Abstract

Recent molecular studies have provided estimates of phylogeny for nearly all living and recently extinct species in the Order Dasyuromorphia, the dominant clade of insectivorous-carnivorous marsupials in Australasia. We review these studies along with morphology-based ones, and present an analysis of all cytochrome b, 12S rRNA, and protamine P1 gene sequences available. In light of these results, we provide a revised suprageneric classification and assess the implications of molecular and paleontological data for dasyurid cladogenesis. Molecular results divide extant dasyurids (Dasyuridae) into four major clades apart from the numbat (Myrmecobiidae) and thylacines (Thylacinidae). We recognize these clades as tribes Dasyurini (Dasyurus, Phascolosorex, and allied genera) and Phascogalini (Antechinus, Murexia, Phascogale) in the Subfamily Dasyurinae, and tribes Sminthopsini (Sminthopsis, Ningaui, Antechinomys) and Planigalini (Planigale) in the Subfamily Sminthopsinae. Each tribe shows a basal radiation of lineages corresponding to genera or species groups. Our results concur with the most recent previous synthesis of dasyurid phylogeny in many respects, but subsumption of New Guinean «phascolosoricines» and «muricines» within Dasyurini and Phascogalini, respectively, constitute significant differences. In particular, the sister-pairing of «phascolosoricines» with a Dasyurus–Sarcophilus clade implied by molecular data is difficult to reconcile with anatomy. Divergence rates of mitochondrial sequences are calibrated approximately by comparing thylacine-to-dasyurid distances with the age of the oldest thylacinid (Badjcinus, latest Oligocene).
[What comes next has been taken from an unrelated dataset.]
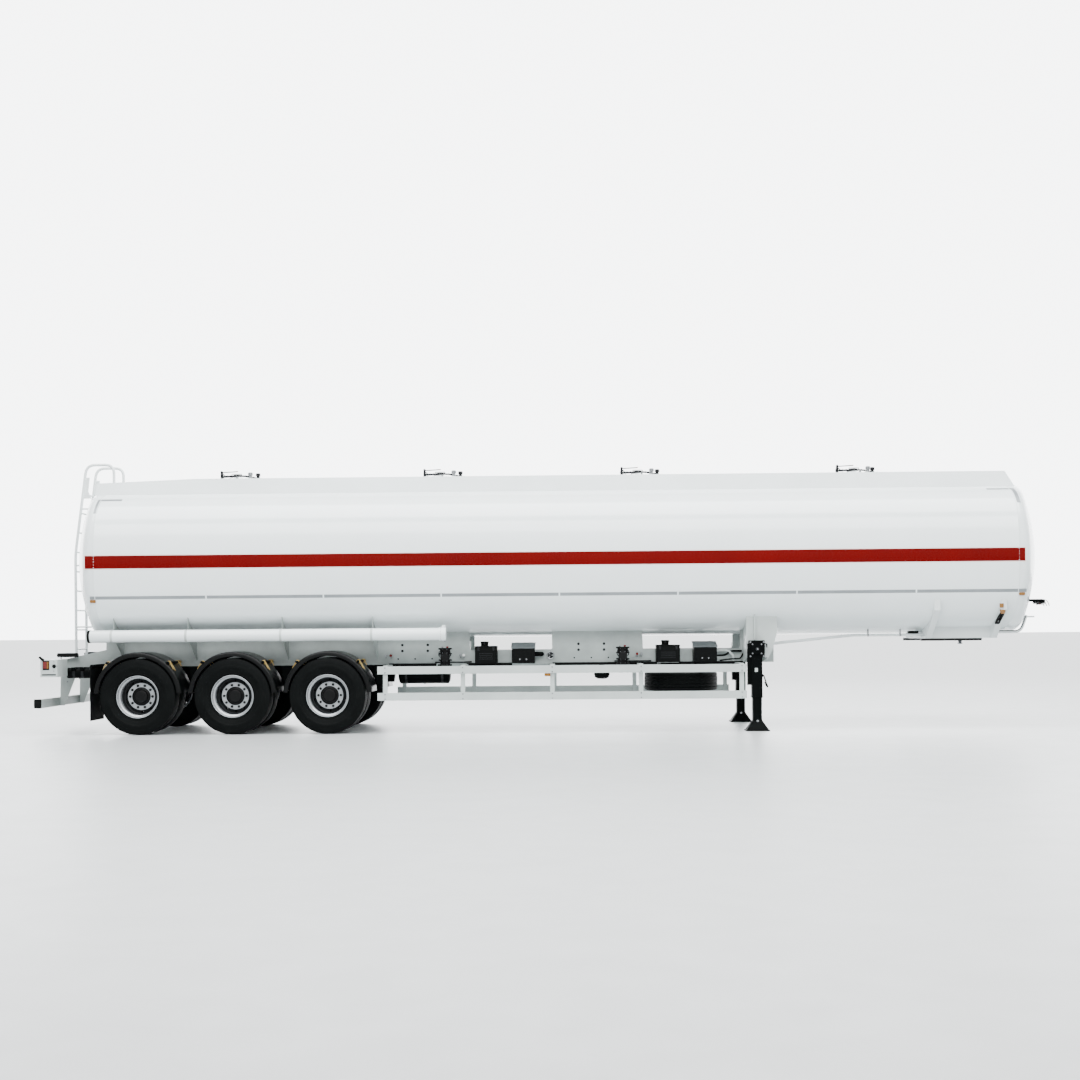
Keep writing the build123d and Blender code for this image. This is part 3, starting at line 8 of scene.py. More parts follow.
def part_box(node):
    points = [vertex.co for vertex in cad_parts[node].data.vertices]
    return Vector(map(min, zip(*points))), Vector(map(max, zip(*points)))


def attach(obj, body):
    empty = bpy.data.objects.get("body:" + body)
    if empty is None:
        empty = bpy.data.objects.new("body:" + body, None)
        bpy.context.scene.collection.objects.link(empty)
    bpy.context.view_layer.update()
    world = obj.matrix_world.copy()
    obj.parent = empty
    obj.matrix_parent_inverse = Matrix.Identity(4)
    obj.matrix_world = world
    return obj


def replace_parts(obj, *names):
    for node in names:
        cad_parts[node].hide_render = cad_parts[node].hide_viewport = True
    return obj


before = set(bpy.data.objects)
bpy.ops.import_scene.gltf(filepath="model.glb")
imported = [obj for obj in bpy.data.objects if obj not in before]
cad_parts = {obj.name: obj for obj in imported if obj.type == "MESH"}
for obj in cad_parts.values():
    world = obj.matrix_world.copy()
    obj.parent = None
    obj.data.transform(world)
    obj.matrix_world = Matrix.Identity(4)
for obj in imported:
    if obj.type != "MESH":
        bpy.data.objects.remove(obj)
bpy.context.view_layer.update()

Estimated cladogenic dates suggest that extant subfamilies shared a common ancestor around 24 Mya and that major radiations began late in the mid-Miocene, consistent with the results of previous paleontological studies. The late-middle and late Miocene corresponds to an episode of faunal turnover in Australian marsupials (including the decline of thylacinid and bandicoot genera, as well as the rise of dasyurids) and to a time when uplift of the New Guinean highlands accelerated the transition from rainforest to drier habitats. Our findings are consistent with the hypothesis that continent-wide climate changes modulated macroevolution across these independent marsupial clades.